#### Stored rows

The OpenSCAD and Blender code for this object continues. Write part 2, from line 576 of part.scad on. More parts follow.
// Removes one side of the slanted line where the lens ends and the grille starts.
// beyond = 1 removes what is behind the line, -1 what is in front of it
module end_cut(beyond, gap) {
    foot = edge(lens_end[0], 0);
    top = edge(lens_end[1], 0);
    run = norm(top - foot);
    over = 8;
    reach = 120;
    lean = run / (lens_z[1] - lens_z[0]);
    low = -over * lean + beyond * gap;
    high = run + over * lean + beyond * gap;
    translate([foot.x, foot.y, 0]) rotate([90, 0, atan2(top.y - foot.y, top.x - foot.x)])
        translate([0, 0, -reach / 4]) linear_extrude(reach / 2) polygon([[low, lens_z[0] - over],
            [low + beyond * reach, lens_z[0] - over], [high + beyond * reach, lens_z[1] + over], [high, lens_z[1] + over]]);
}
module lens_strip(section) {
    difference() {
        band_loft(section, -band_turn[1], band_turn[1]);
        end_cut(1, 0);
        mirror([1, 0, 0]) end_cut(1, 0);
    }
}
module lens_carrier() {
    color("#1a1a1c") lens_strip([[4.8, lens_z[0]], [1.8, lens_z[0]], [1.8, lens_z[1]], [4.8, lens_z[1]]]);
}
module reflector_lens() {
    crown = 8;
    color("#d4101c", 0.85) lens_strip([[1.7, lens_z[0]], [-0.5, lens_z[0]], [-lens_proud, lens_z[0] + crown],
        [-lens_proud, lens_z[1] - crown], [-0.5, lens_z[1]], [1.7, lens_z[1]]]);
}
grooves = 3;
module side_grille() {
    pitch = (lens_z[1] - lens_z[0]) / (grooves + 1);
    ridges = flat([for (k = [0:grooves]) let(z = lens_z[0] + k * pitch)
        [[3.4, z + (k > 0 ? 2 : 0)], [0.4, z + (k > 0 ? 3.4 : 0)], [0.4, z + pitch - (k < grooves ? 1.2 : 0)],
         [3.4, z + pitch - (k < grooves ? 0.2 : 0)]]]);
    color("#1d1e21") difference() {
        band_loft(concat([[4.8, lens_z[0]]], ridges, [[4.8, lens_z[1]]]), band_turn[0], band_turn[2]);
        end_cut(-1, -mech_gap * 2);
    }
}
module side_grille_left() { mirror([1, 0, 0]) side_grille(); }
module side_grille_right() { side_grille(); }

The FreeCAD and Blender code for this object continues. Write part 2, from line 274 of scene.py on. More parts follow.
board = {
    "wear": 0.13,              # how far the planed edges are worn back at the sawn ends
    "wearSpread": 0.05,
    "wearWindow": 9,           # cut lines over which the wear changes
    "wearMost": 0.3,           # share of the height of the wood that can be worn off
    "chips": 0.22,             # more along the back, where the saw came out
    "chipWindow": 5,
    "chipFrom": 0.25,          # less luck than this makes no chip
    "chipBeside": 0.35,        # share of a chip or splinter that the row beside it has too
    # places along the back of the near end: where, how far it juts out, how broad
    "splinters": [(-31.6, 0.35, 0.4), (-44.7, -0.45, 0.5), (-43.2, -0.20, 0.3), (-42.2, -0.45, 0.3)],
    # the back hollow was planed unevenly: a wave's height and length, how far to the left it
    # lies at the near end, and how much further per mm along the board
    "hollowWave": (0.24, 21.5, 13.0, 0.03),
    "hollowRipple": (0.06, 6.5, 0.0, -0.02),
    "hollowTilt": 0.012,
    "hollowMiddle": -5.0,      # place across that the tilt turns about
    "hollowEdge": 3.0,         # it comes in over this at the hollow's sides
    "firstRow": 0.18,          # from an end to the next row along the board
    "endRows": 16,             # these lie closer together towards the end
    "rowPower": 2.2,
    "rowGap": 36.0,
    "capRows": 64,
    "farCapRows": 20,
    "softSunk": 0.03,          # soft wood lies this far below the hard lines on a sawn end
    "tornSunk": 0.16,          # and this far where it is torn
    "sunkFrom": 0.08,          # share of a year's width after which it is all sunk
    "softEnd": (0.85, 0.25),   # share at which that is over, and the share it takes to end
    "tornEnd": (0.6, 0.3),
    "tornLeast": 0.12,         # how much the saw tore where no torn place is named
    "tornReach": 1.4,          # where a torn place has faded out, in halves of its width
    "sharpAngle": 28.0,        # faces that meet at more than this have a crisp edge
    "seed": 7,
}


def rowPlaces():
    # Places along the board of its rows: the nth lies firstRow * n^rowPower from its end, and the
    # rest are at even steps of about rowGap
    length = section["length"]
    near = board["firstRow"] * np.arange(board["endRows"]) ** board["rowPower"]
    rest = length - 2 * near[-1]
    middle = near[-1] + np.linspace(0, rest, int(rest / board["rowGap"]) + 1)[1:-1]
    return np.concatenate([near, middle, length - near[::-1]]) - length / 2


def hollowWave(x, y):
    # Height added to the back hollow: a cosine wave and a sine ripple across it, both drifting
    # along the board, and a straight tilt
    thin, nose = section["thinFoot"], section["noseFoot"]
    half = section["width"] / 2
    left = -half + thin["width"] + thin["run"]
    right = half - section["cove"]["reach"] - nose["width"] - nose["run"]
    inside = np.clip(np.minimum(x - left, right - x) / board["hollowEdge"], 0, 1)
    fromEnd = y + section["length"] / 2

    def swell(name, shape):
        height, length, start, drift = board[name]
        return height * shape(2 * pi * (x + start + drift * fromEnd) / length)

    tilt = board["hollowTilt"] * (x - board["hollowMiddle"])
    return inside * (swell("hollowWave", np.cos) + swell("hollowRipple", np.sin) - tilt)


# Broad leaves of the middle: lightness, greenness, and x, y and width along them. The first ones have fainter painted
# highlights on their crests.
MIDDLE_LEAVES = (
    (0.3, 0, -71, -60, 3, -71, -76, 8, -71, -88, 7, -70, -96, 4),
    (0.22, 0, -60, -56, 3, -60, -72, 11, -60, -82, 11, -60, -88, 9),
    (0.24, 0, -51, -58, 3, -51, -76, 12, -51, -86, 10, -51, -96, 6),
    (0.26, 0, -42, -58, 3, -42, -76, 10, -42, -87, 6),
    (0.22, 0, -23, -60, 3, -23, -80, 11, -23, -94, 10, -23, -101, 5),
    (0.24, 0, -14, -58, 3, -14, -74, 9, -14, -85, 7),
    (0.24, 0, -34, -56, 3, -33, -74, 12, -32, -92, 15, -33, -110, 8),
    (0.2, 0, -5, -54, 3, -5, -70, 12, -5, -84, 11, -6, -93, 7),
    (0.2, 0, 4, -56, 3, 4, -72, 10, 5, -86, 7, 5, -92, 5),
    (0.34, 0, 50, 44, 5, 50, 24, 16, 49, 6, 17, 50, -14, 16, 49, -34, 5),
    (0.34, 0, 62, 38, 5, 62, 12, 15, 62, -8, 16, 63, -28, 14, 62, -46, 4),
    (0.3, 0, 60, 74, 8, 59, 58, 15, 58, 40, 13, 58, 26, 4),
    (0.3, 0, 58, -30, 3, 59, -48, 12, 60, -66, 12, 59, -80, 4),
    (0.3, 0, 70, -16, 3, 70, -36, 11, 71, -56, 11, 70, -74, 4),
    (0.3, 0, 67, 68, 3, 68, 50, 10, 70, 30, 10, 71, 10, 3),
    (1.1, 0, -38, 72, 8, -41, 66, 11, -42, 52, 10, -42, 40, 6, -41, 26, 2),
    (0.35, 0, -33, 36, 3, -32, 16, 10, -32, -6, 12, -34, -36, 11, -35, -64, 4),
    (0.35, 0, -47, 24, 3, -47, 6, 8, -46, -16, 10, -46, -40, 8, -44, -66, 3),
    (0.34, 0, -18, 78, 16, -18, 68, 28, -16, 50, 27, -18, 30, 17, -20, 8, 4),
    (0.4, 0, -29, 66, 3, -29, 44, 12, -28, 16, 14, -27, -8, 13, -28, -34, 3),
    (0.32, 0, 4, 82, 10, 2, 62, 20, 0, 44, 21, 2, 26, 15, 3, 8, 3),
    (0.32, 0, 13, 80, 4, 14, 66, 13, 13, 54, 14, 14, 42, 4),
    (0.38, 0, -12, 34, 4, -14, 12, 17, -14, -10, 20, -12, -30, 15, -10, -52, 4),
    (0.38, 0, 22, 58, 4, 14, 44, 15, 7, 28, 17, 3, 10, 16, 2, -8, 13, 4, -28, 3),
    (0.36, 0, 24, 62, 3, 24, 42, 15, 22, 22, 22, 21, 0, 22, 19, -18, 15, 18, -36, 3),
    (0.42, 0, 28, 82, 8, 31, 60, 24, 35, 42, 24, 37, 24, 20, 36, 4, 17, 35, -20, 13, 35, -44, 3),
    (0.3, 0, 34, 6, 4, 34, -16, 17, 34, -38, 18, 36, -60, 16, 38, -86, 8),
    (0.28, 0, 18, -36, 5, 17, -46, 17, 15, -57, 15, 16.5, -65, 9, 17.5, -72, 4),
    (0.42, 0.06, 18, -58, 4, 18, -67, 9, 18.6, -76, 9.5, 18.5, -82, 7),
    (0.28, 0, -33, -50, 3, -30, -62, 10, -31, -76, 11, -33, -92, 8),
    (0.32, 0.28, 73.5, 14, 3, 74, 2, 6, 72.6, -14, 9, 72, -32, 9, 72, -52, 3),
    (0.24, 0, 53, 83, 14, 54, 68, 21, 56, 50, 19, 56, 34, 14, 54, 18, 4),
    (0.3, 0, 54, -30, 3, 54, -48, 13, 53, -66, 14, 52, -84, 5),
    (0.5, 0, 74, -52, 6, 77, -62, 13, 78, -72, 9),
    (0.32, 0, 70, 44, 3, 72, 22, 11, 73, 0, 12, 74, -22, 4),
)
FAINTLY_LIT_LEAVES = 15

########

Copy all lines above containing the string "scene".

Task response:
The FreeCAD and Blender code for this object continues. Write part 2, from line 274 of scene.py on. More parts follow.

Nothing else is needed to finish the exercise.